* _WHAT IS REQUIRED_
Reproduce the listing verbatim.

— Begin —

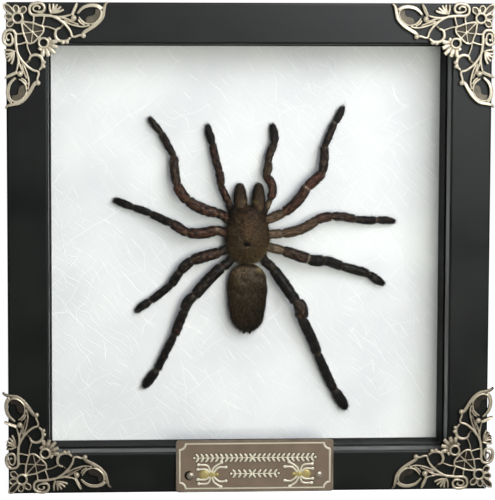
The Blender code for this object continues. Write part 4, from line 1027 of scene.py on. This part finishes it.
def growLimb(name, limb, chance):
    # one limb: a tube of segments with pinched joints, two claws, and its hair
    rows = limbStations(limb)
    path = onPaper(rows[:, :3])
    share = spider["skinShare"]
    body = tubeAlong([tuple(p) for p in path], mm, [r * share for r in rows[:, 3]], sides=5)
    places = vertexArray(body)
    near = ((places[:, None] - path[None]) ** 2).sum(2).argmin(1)
    tangent = unit(np.gradient(path, axis=0))
    out = unit(places - path[near])
    ripple = np.array([noise.noise(Vector(p) * 700) + 0.5 * noise.noise(Vector(p) * 1900) for p in places])
    places += out * (ripple * spider["ripple"] * mm)[:, None]
    setVertices(body, places)
    last = rows[-1, 5]
    segment = np.clip(rows[:, 5], 0, last - 1).astype(int)
    travelled = np.append(0, np.cumsum(np.linalg.norm(np.diff(path, axis=0), axis=1))) / mm
    front = np.tile((0.0, -1.0, 0.0), (len(places), 1))
    turned = np.arctan2((out * unit(np.cross(tangent[near], front))).sum(1), -out[:, 1])
    # painted shade: where a limb's skin turns away from the front, towards its flanks and the paper, it is
    # blackened and its pale places dimmed
    flankShade = np.clip((0.84 + out[:, 1]) / 0.5, 0, 1)
    dark, red = (np.convolve(np.pad(np.array(limb[key])[segment], 2, "edge"), np.ones(5) / 5, "valid")
                 for key in ("dark", "red"))
    pale = np.array([*limb.get("tan", ()), *[0.0] * len(limb["dark"])])[segment]
    pale = np.maximum(pale, rows[:, 4] * 0.12)
    for joint, strength in limb.get("rings", ()):
        gap = travelled - travelled[np.abs(rows[:, 5] - joint).argmin()]
        pale = np.maximum(pale, strength * np.exp(-(gap / 0.32) ** 2))
    shade = dark[near] + 1.1 * flankShade + 0.9 * (rows[:, 4] ** 6 * (1 - pale))[near]
    red = red[near]
    if "spot" in limb:
        spot = onPaper([(*limb["spot"], 0)])[0]
        rubbed = np.exp(-(np.hypot(places[:, 0] - spot[0], places[:, 2] - spot[2]) / (0.9 * mm)) ** 4)
        shade, red = shade * (1 - rubbed), np.maximum(red, rubbed * 2)
    setNumbers(body, shade=np.clip(shade, 0, 1.3), pale=pale[near] * (1 - 0.6 * flankShade), red=red,
               round=turned * rows[near, 3], down=travelled[near] * 0.28 + chance.uniform(0, 90))
    claws = []
    tip, ahead = path[-1], tangent[-1]
    sideways = unit(np.cross(ahead, (0, 1, 0))[None])[0]
    for sign in (-1, 1):
        points = [tip - ahead * 0.4 * mm + sideways * sign * 0.35 * mm,
                  tip + ahead * 0.25 * mm + sideways * sign * 0.5 * mm + np.array((0, -0.1, 0)) * mm,
                  tip + ahead * 0.6 * mm + sideways * sign * 0.4 * mm + np.array((0, 0.35, 0)) * mm]
        claws.append(tubeAlong([tuple(p) for p in points], 0.14 * mm, [1.0, 0.8, 0.15], sides=1))
        setNumbers(claws[-1], shade=1, pale=0)
    hairs = []
    for kind, (onLeg, onPalp, low, high, lift, thick, bends) in limbHairs.items():
        count = onPalp if name.startswith("palp") else onLeg
        at, outward, own = scatterOn(body, count, chance)
        at -= outward * spider["sunk"] * mm
        station = ((at[:, None] - path[None]) ** 2).sum(2).argmin(1)
        along = tangent[station]
        heading = unit(outward * lift + along + chance.normal(size=(count, 3)) * 0.22)
        lengths = chance.uniform(low, high, count) * mm * (0.75 + 0.5 * rows[station, 5] / last)
        under = outward[:, 1] > 0.6
        lengths[under] *= 0.6
        hairs.append(hairMesh(name + "_" + kind, at, heading, along, lengths, thick * mm, own, chance,
                              bends))
    body = joinAll([*claws, body], name + "_skin")
    return finishPiece(body, hairs, name + "_haired", limbSkin, limbHair)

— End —

* _RESULT FOR THIS TASK_
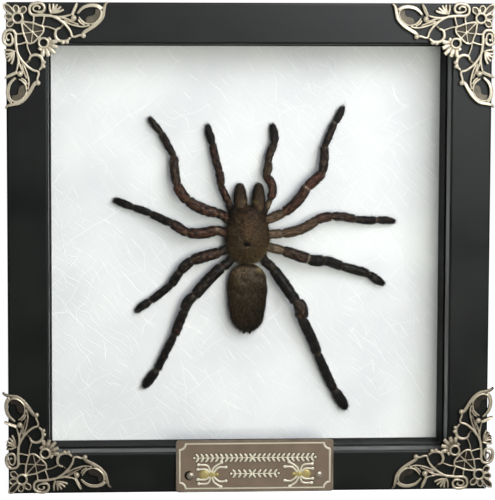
The Blender code for this object continues. Write part 4, from line 1027 of scene.py on. This part finishes it.
def growLimb(name, limb, chance):
    # one limb: a tube of segments with pinched joints, two claws, and its hair
    rows = limbStations(limb)
    path = onPaper(rows[:, :3])
    share = spider["skinShare"]
    body = tubeAlong([tuple(p) for p in path], mm, [r * share for r in rows[:, 3]], sides=5)
    places = vertexArray(body)
    near = ((places[:, None] - path[None]) ** 2).sum(2).argmin(1)
    tangent = unit(np.gradient(path, axis=0))
    out = unit(places - path[near])
    ripple = np.array([noise.noise(Vector(p) * 700) + 0.5 * noise.noise(Vector(p) * 1900) for p in places])
    places += out * (ripple * spider["ripple"] * mm)[:, None]
    setVertices(body, places)
    last = rows[-1, 5]
    segment = np.clip(rows[:, 5], 0, last - 1).astype(int)
    travelled = np.append(0, np.cumsum(np.linalg.norm(np.diff(path, axis=0), axis=1))) / mm
    front = np.tile((0.0, -1.0, 0.0), (len(places), 1))
    turned = np.arctan2((out * unit(np.cross(tangent[near], front))).sum(1), -out[:, 1])
    # painted shade: where a limb's skin turns away from the front, towards its flanks and the paper, it is
    # blackened and its pale places dimmed
    flankShade = np.clip((0.84 + out[:, 1]) / 0.5, 0, 1)
    dark, red = (np.convolve(np.pad(np.array(limb[key])[segment], 2, "edge"), np.ones(5) / 5, "valid")
                 for key in ("dark", "red"))
    pale = np.array([*limb.get("tan", ()), *[0.0] * len(limb["dark"])])[segment]
    pale = np.maximum(pale, rows[:, 4] * 0.12)
    for joint, strength in limb.get("rings", ()):
        gap = travelled - travelled[np.abs(rows[:, 5] - joint).argmin()]
        pale = np.maximum(pale, strength * np.exp(-(gap / 0.32) ** 2))
    shade = dark[near] + 1.1 * flankShade + 0.9 * (rows[:, 4] ** 6 * (1 - pale))[near]
    red = red[near]
    if "spot" in limb:
        spot = onPaper([(*limb["spot"], 0)])[0]
        rubbed = np.exp(-(np.hypot(places[:, 0] - spot[0], places[:, 2] - spot[2]) / (0.9 * mm)) ** 4)
        shade, red = shade * (1 - rubbed), np.maximum(red, rubbed * 2)
    setNumbers(body, shade=np.clip(shade, 0, 1.3), pale=pale[near] * (1 - 0.6 * flankShade), red=red,
               round=turned * rows[near, 3], down=travelled[near] * 0.28 + chance.uniform(0, 90))
    claws = []
    tip, ahead = path[-1], tangent[-1]
    sideways = unit(np.cross(ahead, (0, 1, 0))[None])[0]
    for sign in (-1, 1):
        points = [tip - ahead * 0.4 * mm + sideways * sign * 0.35 * mm,
                  tip + ahead * 0.25 * mm + sideways * sign * 0.5 * mm + np.array((0, -0.1, 0)) * mm,
                  tip + ahead * 0.6 * mm + sideways * sign * 0.4 * mm + np.array((0, 0.35, 0)) * mm]
        claws.append(tubeAlong([tuple(p) for p in points], 0.14 * mm, [1.0, 0.8, 0.15], sides=1))
        setNumbers(claws[-1], shade=1, pale=0)
    hairs = []
    for kind, (onLeg, onPalp, low, high, lift, thick, bends) in limbHairs.items():
        count = onPalp if name.startswith("palp") else onLeg
        at, outward, own = scatterOn(body, count, chance)
        at -= outward * spider["sunk"] * mm
        station = ((at[:, None] - path[None]) ** 2).sum(2).argmin(1)
        along = tangent[station]
        heading = unit(outward * lift + along + chance.normal(size=(count, 3)) * 0.22)
        lengths = chance.uniform(low, high, count) * mm * (0.75 + 0.5 * rows[station, 5] / last)
        under = outward[:, 1] > 0.6
        lengths[under] *= 0.6
        hairs.append(hairMesh(name + "_" + kind, at, heading, along, lengths, thick * mm, own, chance,
                              bends))
    body = joinAll([*claws, body], name + "_skin")
    return finishPiece(body, hairs, name + "_haired", limbSkin, limbHair)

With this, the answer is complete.